California Case Illustrates 'Limits' of Safe Haven Laws
An Oct. 16 story about Holly Ashcraft, a college student in California charged with murder after the body of her newborn baby was discovered in a trashcan, raised questions about the effectiveness of "safe haven" laws intended to prevent such tragedies. "USC Case Shows Limits of Laws to Save Babies," by Rebecca Trounson and Hector Becarra in the Los Angeles Times, was one of a growing number of accounts to suggest problems with the safe haven approach. Institute Executive Director Pertman pointed out that these laws apparently have not led to a decrease in the number of infants being unsafely abandoned but instead are "persuading women who never would have abandoned their babies to do so."
Adoption's Impact on Jewish Identity, Community and Future
An Oct. 29 article in the San Diego Union-Tribune, by Jane Clifford, examines the issues involved when Jews adopt children internationally, focusing on a family that adopted a girl from China and on adoptees' "place in a much bigger picture .. of increasing concern in some circles about the continuity of the Jewish people." The article quotes from "Adoption Nation," Executive Director Pertman's book, which says that "whatever (adoption) might accomplish for the adults in the picture, it provides a systematic opportunity for children to grow up in stable homes with loving parents."
Radio Interview Reflects on 50 Years of Intercountry Adoptions
Executive Director Pertman was recently interviewed by Michael Montgomery of American Radio Works for a project entitled, "Finding Home: Fifty Years of International Adoption." Pertman spoke of the "cultural transformation" that is being spurred by intercountry adoption, along with other specific changes and challenges.
Employer Benefits that Help Adoptive Families, Help Morale
In the November issue of Employee Benefits, "Adoption Benefits Mature in the Workplace," by Leah Carlson, Pertman comments on the phenomenon of employer adoption benefits and on how such benefits show respect for adoptive families, are helpful for workplace morale, and place adoptive families on a par with families formed in other ways.

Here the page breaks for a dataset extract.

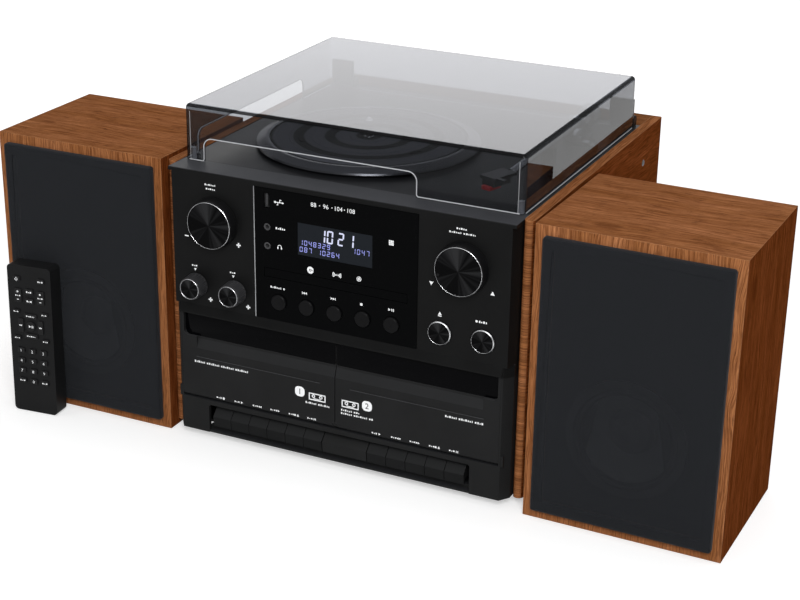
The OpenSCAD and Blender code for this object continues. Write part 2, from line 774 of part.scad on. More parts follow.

Questions Raised About Effectiveness of Iowa's 'Safe Haven' Statute
In a Dec. 25 article published in the DesMoine Register, "Newborns' Haven Law Gets Little Publicity," by Bonnie Harris, Executive Director Adam Pertman asserts that 'safe haven' laws can "encourage women to discard their babies anonymously, without providing any medical identity for the child." Pertman's comments, based on the Institute's study "Unintended Consequences," reflect research that indicates women who unsafely abandon their babies tend not to be the ones who utilize safe haven laws.
Outdated Assumptions Fuel Challenges to Finding Families for Teens
A Dec. 9 article in the New York Times, by Fernanda Santos, examines efforts to promote adoptions in New York City for the growing number of foster teens in public care. In "Painful Reality TV; Show Reflects Urgent Push for Teenage Adoption," Pertman attributes some of the challenges to finding permanent, loving families for teens to the outdated perception that "kids who were in the double-digit age brackets were unadoptable."